Which actor do you most admire?
In musical theatre it has to be Idina Menzel. Everything she does I can’t fault her on it. I love how strong she is. You can tell from when you meet her that she’s really humble, and if something goes wrong she is completely open to admitting it. In musical theatre it is refreshing to have someone who becomes that famous because it doesn’t happen very often. In America people who aren’t into musical theatre know who she is.
Which director would you most like to work with?
I think to be honest working with Alan [Ayckbourn] was a massive highlight for me.
Essential dressing room item?
My clock is pretty essential, because sometimes I don’t really hear the calls because I’m listening to music. Also my iPod, because I like to listen to other things to keep me fresh with things. I always listen to Wicked. It’s terrible, I was wearing my Wicked hoodie to a Hairspray event yesterday, the manager was like, ‘take it off’. I love Wicked! It’s a fabulous show, I think it’s brilliant.
What is the best thing about being on stage?
Seeing people afterwards who have genuinely enjoyed it, and meeting people that are genuine fans of the show as well. We’ve got some people that come dressed up, they come quite often and they really, really support the show, and they are not the ones that go home and write nasty things, they genuinely just love it. It’s so nice to know there are people like that.
Also just being on stage with such professionals every night. We have such a good time, and even though it’s really hard work we do come out knowing that we’re lucky to be in work and knowing that it could all change tomorrow. Working with Liam [Tamne], Verity [Rushworth] and Adrian [Hansel] – we’re the four young principals of the show – we just have such a good time every night, we’re all really good friends.
Me and Liam joined together so we have got a very special bond. He was in Wicked before this and I was a superfan of his so that’s embarrassing!
And the worst?
I got quite ill when I started just because you work up such an adrenaline. Going up to opening night we were working so hard. Once I’d done opening night I released and then got really ill. But I carried through, I didn’t have a day off or anything.
Last week we did a 10-show week. Things like when we have extra shows in a week or we have rehearsals, it becomes a lot of hard work, but once I step onto the stage every night I forget all that and you just have an amazing time.

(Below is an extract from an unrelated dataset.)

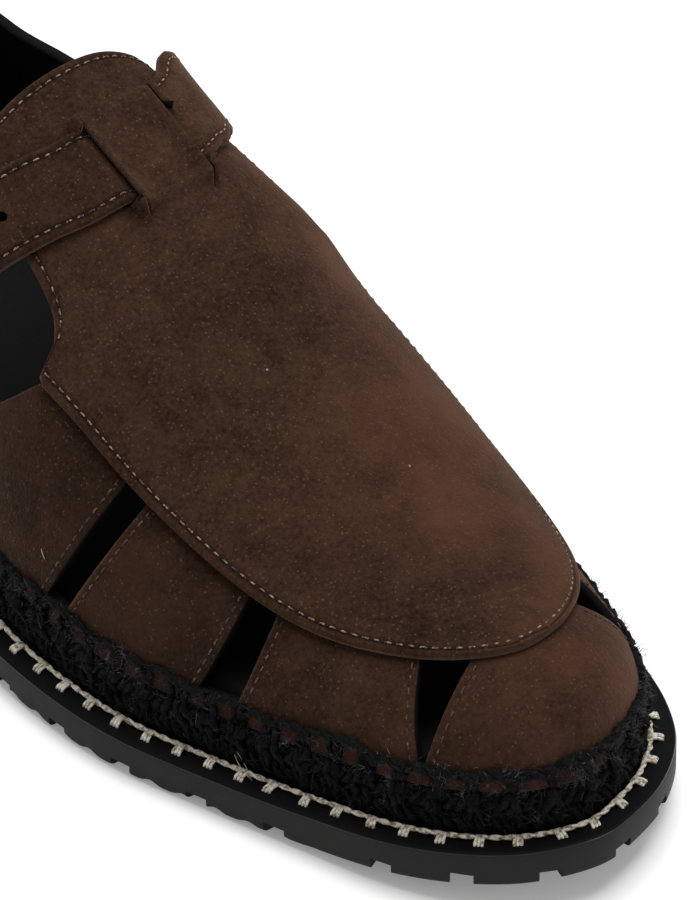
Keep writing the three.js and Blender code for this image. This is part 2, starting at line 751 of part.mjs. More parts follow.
add('outsole', outsole(), RUBBER, 0.55);
add('midsole', midsole(), YARN, 0.95);
add('insole', insole(), LINING, 0.8);
add('upper', upper(), SUEDE, 0.95);
add('apron', apron(), SUEDE, 0.95);
add('strap', strap(), SUEDE, 0.95);

// The origin is under the middle of the outline's box
const box = new THREE.Box3().setFromPoints(ring(0));
shoe.position.set(-(box.min.x + box.max.x) / 2, -LENGTH / 2, 0);

export default shoe;
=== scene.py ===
# Looks of a right espadrille of brown suede on a black braided jute midsole and a rubber outsole.
# Sizes are in millimetres in the shoe's own frame: x to the inner side, t from the toe tip to the
# heel and z up; they turn into metres in the row's frame where a mesh is made.
import math

import bpy
import numpy as np
from mathutils import Matrix, Vector


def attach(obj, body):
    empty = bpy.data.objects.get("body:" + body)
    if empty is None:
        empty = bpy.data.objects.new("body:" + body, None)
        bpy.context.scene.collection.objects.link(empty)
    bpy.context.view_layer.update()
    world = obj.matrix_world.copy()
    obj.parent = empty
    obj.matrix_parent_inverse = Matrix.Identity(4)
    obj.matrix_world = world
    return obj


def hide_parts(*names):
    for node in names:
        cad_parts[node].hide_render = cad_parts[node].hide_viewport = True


# Frame, camera, floor and light
# The camera stands at the photograph's angle: a long lens that looks down on the outer side of the
# toe. The floor is a white sweep under a large soft box and a small one, in a white surround.
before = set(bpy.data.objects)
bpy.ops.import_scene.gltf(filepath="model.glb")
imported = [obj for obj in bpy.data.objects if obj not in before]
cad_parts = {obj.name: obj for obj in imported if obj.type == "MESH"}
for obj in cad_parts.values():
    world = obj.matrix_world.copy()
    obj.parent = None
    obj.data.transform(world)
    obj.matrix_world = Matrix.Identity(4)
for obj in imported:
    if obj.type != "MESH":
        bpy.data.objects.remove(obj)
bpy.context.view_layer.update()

SHOE_TO_ROW = np.array([5.740615905761722, -150.0, 0.0])
CAMERA_AZIMUTH = math.radians(-37.2408494)
CAMERA_ELEVATION = math.radians(38.44547942)
CAMERA_ROLL = math.radians(-0.48196173)
CAMERA_DISTANCE = 1600.0
CAMERA_SCALE = 5.08530291
CAMERA_TARGET = np.array([15.54643697, 107.48358364, 30.0])
SENSOR_WIDTH = 36.0
PHOTO_HEIGHT = 900.0


def to_row(points):
    """Points in the shoe's frame in millimetres, moved to the row's frame in metres."""
    return (np.asarray(points, float) + SHOE_TO_ROW) / 1000.0


def place_camera():
    """The camera looks from a distance along its own back axis, turned by a small roll about it."""
    a, e, roll = CAMERA_AZIMUTH, CAMERA_ELEVATION, CAMERA_ROLL
    back = Vector((math.sin(a) * math.cos(e), -math.cos(a) * math.cos(e), math.sin(e)))
    level = Vector((math.cos(a), math.sin(a), 0.0))
    rise = back.cross(level)
    right = level * math.cos(roll) + rise * math.sin(roll)
    up = back.cross(right)
    data = bpy.data.cameras.new("photo_camera")
    data.lens = CAMERA_SCALE * CAMERA_DISTANCE * SENSOR_WIDTH / PHOTO_HEIGHT
    data.clip_start, data.clip_end = 0.05, 20.0
    camera = bpy.data.objects.new("photo_camera", data)
    bpy.context.scene.collection.objects.link(camera)
    turn = Matrix((right, up, back)).transposed()
    camera.matrix_world = turn.to_4x4()
    camera.location = Vector(to_row(CAMERA_TARGET)) + back * (CAMERA_DISTANCE / 1000.0)
    bpy.context.scene.camera = camera


place_camera()
bpy.context.scene.view_settings.view_transform = "Standard"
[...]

How do you relax off-stage?
24 is what I watch between shows because it de-cheeses me! I need something to get me away from the cheese, so I watch an episode of Jack Bauer, always good. And when I go home I watch Sex And The City, I watch America’s Top Model; a lot of American things, I’m a bit of an American obsessive. Then I have a cup of tea. I’m not asleep until about 01:00 most nights, because of the adrenaline, you’re so high all the time.
Any bad habits?
I have to kiss Liam and Adrian before I go on stage every night, that’s like a little superstition. I have to kiss Liam on the cheek and Adrian kisses me on the hand, that has to happen every night.
Do you get stage fright?
I get nervous every now and again. There are some nights where I go, ‘oh yeah, I’m performing in front of 1300 people’. You really do forget that you do that sometimes. Occasionally I just get nervous for no reason. I get stage fright sometimes about certain scenes and you sometimes see the lines go out of your head and you think, ‘I’m going to forget them’. They always come back to you.
Which production you have seen do you wish you had been in?
There’s two: We Will Rock You and Wicked. I love anything with big singing: Scaramouche, Elphaba. They are such strong characters as well, and they are a bit like Tracy in that they get something you wouldn’t necessarily get; they get the boy or they conquer something or they change something. I’m not a big fan of the Prince Charming and Princess thing, but I wouldn’t ever be [that] anyway.
If you weren’t an actor what would you be?
I think I’d either be a journalist or something to do with children, because I love kids. Like an American camp counsellor or something like that.
What is the best advice anyone has ever given you?
A man at home said to me, ‘always know that there’s going to be someone better than you’. Not in a way of putting yourself down, but never get too big for your boots basically, keep your feet on the ground and always know that there’s someone higher than you and then you’ll never assume you’re going to get stuff. Also, positive thinking. I try to never be negative, I hate negativity with a passion.
What has been the highlight of your day today?
Today I went to the gym, went for a steam in the steam room, watched a bit of Sex And The City, talked to my boyfriend and then went to physio. The gym was really good today, I had a really good session.